KJID-LP
- Tyler, Texas; United States;
- Broadcast area: Tyler, Texas
- Frequency: 92.5 MHz
- Branding: Radio Manantiales de Vida

Programming
- Language: Spanish
- Format: Religious

Ownership
- Owner: Iglesia de Dios Jesucristo Manantiales de Vida

History
- First air date: August 1, 2016

Technical information
- Licensing authority: FCC
- Facility ID: 192257
- Class: D
- ERP: 61 watts
- HAAT: 38.5 meters (126 ft)
- Transmitter coordinates: 32°21′28.00″N 95°18′20.00″W﻿ / ﻿32.3577778°N 95.3055556°W

Links
- Public license information: LMS

= KJID-LP =

Radio station in Tyler, Texas, United States

KJID-LP (92.5 FM) is a terrestrial American low power radio station, licensed to Tyler, Smith County, Texas, United States, and is owned by the Iglesia de Dios Jesucristo Manantiales de Vida.

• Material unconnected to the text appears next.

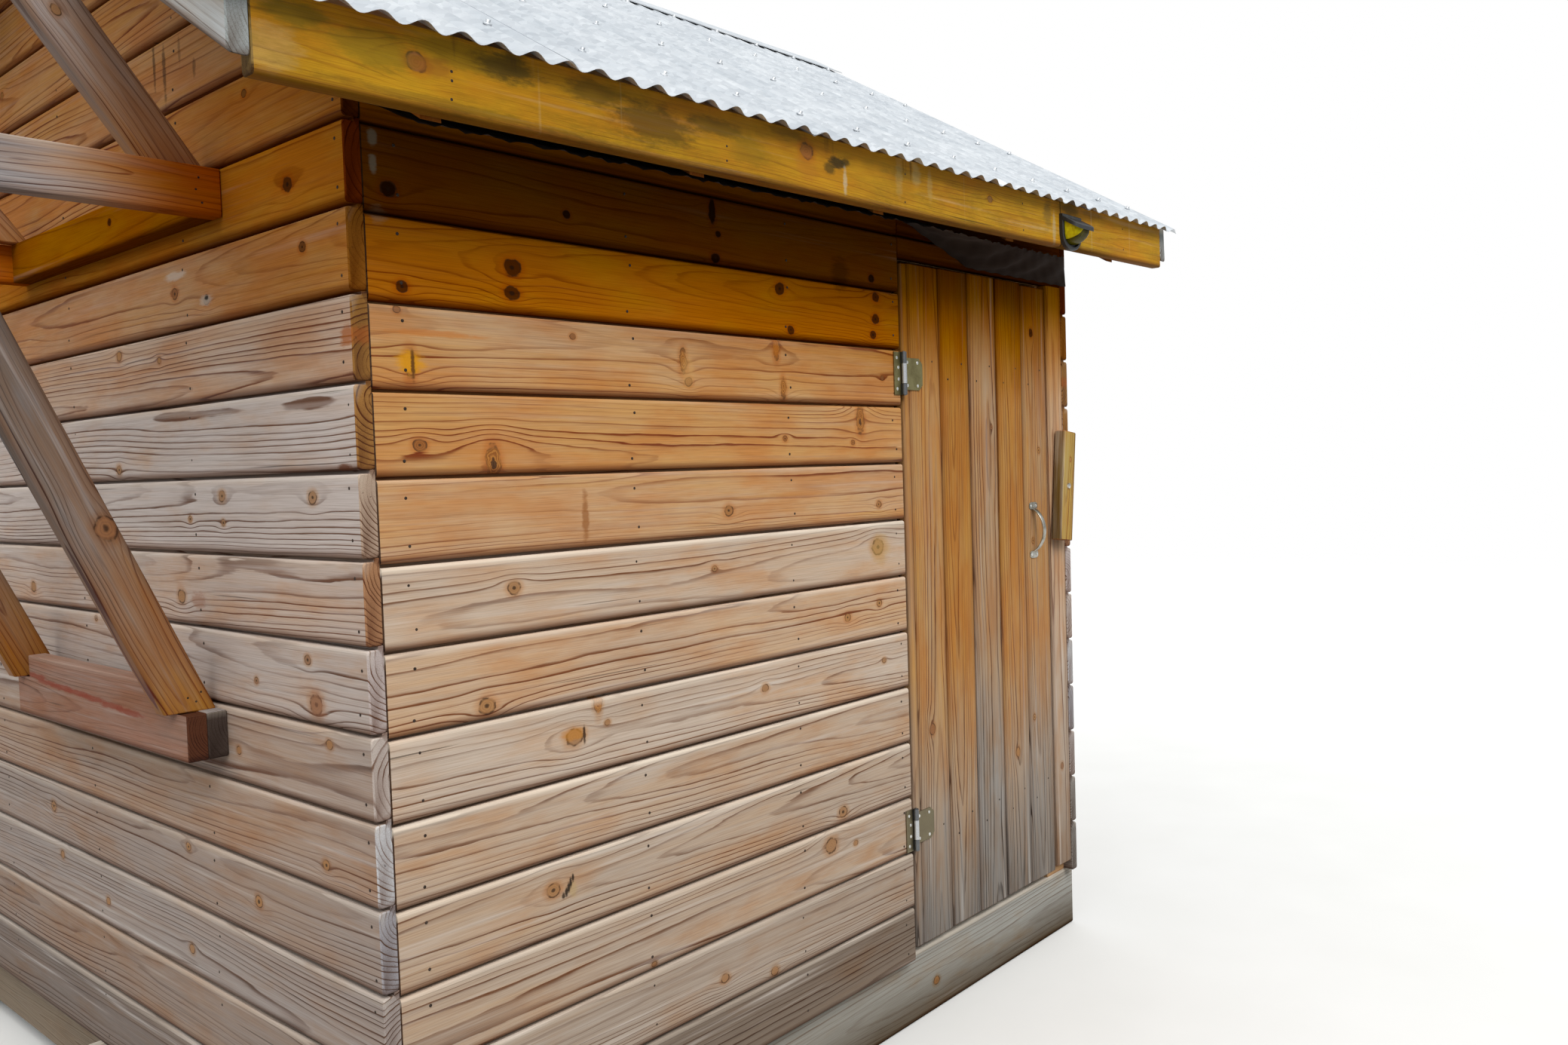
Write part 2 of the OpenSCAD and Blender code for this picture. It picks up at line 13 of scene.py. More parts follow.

KJID-LP's studio is located at 520 Bow St., in downtown Tyler.

==History==
Iglesia de Dios Jesuchristo Manantiales de Vida received a construction permit to build a low power Class L1 FM radio station, licensed to Tyler, on February 5, 2015. The facility was modified twice, through subsequent amendments to the license, and received a License to Cover from the Federal Communications Commission on August 1, 2016.

It airs a Spanish language religious format. Due to the low power of the Class L1 facility, KJID-LP's signal is limited to the city center population within Loop 323, as well as northern areas outside the Loop, still in close proximity to the city center.